Inal:              I agree with your point that the level of danger is now less than it was during the Cold War, but my personal experience of talking with former officials and academia from the West shows that the level of mistrust remains high. During the original Cold War we were at least engaged in some kind of talks but now we have NATO’s de-facto ban on any talks with Russia and its famous pledge of ‘no business as usual’. I see many sound proposals coming from the Russian side, especially in the field of mil-to-mil contacts, but they are immediately rejected by the West on the pretext that talking with the current political regime in Russia is a non-starter.

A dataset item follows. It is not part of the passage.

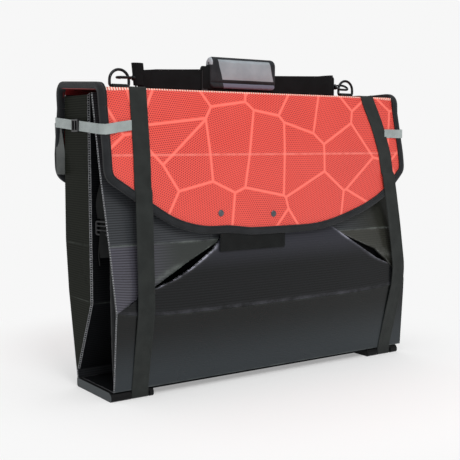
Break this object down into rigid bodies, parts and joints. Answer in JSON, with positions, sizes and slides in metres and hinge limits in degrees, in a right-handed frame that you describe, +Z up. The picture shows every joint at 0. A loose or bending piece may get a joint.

Sir Rodric:    It is easy to proclaim “no business as usual” when we think the Russians have done something bad. Often it means that we can’t think of anything more effective. It is often what our public opinion expects, but in my view it isn’t sensible. In everyday life you often have to do business with people you don’t like. Stopping our military and our intelligence agencies from talking to one another damages everyone’s interests. Talks between our military help to reduce the risk of unintended clashes. Talks between intelligence agencies help to manage the threat of terrorism. I remember, when the Supreme Allied Commander of NATO stayed with me on his first visit to Moscow. A sense of professional comradeship rapidly developed between his delegation and their Soviet opposite number that was fascinating to observe.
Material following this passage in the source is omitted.